Dante Alighieri, Divina Commedia
Illustration by Gustave Doré

Sometimes we feel that our efforts are futile; that we are no more than specks of dust in a boundless, indifferent universe; that our aspirations are pointless in the face of grave injustices, natural calamities, undeserved suffering, and, ultimately, death.

Midway upon the journey of our life
I found myself within a forest dark,
For the straightforward pathway had been lost.
Ah me! how hard a thing it is to say
What was this forest savage, rough, and stern,
Which in the very thought renews the fear.
Dante Alighieri, Divina Commedia, Inferno, Canto 1.

The second unit, Threats to Meaning: Humanity’s Discontents focuses on the crises of meaning, their causes and consequences. Leo Tolstoy’s novella The Death of Ivan Ilyich captures the protagonist’s inner turmoil, precipitated by terminal illness. In Ward No. 6 by Anton Chekhov, a disillusioned doctor meets an unusually sharp interlocutor, his psychiatric patient, who challenges the doctor’s philosophy of resignation. Will the doctor’s self-proclaimed stoicism survive the terror of ward No.6?

The characters’ struggles, failures, and triumphs remind us of our own vulnerability and mortality, our tendency to dismiss the suffering of others and in general, our attempts to ignore the tragic side of life. Stories and essays by Albert Camus and Jean-Paul Sartre confront us further with the ideas of existential anxiety (angst), the contingency of existence, and the absurd. Perhaps the darkest prophesy comes from Arthur Schopenhauer’s Studies in Pessimism: “the longer you live, the more clearly you will feel that, on the whole, life is a disappointment, nay, a cheat.”

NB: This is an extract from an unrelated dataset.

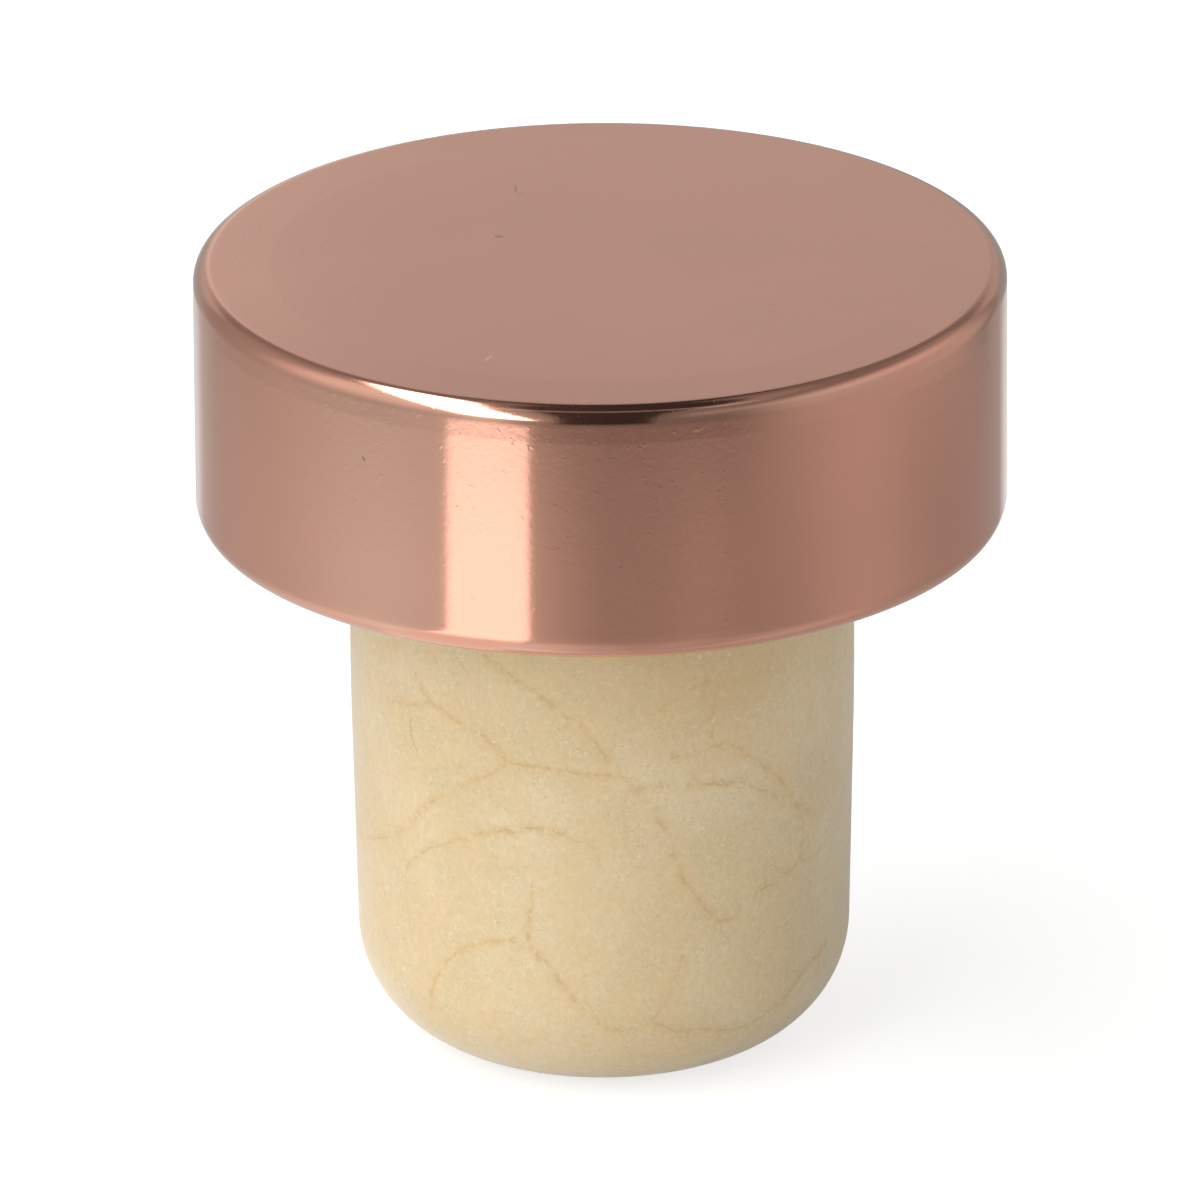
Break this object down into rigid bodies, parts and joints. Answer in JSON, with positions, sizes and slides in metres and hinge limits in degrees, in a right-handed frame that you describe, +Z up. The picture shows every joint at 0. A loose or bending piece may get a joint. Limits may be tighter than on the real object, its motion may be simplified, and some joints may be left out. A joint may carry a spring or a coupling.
{
  "type": "cork lid",
  "caption": "Bar-top bottle stopper: a low round copper-coloured metal head on a tapered marbled cork shank with a rounded end.",
  "frame": {"origin": "centre of the shank's flat lower end, which the lid can stand on", "axes": "+Z up the axis, from the shank's end to the head's flat top; the lid is round, so X and Y are free"},
  "size_m": [0.03, 0.03, 0.0303],
  "materials": {
    "copper_cap": "polished",
    "moulding": "satin",
    "cork": "matte"
  },
  "bodies": {
    "root": {"cap_shell": "copper_cap", "head_insert": "moulding", "cork_shank": "cork"}
  },
  "joints": []
}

Is that so? We look for plausible responses in the Recovery of Meaning: Crises and Hopes. Tolstoy’s Confession, an autobiographical account of the artist’s life-long struggle with meaninglessness, serves as a bridge between the two units. 

Selected Readings

Melencolia_I Durer

  • Camus, Albert. “The Myth of Sisyphus.” In The Myth of Sisyphus and Other Essays. Trans. Justin O’Brian. New York: Vintage, 1991. 
  • Camus, Albert. The Stranger. Trans. Matthew Ward. New York: Vintage, 1988.
  • Chekhov, Anton. Ward No.6. In Stories. Trans. Richard Pevear and Larissa Volokhonsky. New York: Bantam Books, 2000. 
  • Eliot, T. S. “The Waste Land.” In The Waste Land and Other Poems. Orlando, Florida: Harcourt, 1962.
  • Sartre, Jean-Paul. No Exit. In No Exit and Three Other Plays. Trans. S. Gilbert. New York: Vintage, 1989.
  • Sartre, Jean-Paul. The Wall. Trans. Lloyd Alexander. In The Wall and Other Stories. 3rd ed. New Directions, 1969. 
  • Schopenhauer, Arthur. “On the sufferings of the world” and “On the vanity of existence.” In Studies in Pessimism, On Human Nature, And Religion: A Dialogue. Trans. T. Bailey Saunders. Stilwell, KS: Digireads.com Publishing, 2008. 
  • Tolstoy, Leo. The Death of Ivan Ilyich. In The Death of Ivan Ilyich and Other Stories. Trans. Richard Pevear and Larissa Volokhonsky. New York: Vintage, 2010.
  • Tolstoy, Leo. A Confession. In A Confession and Other Religious Writings. Trans. Jane Kentish. New York: Penguin Classics, 1988.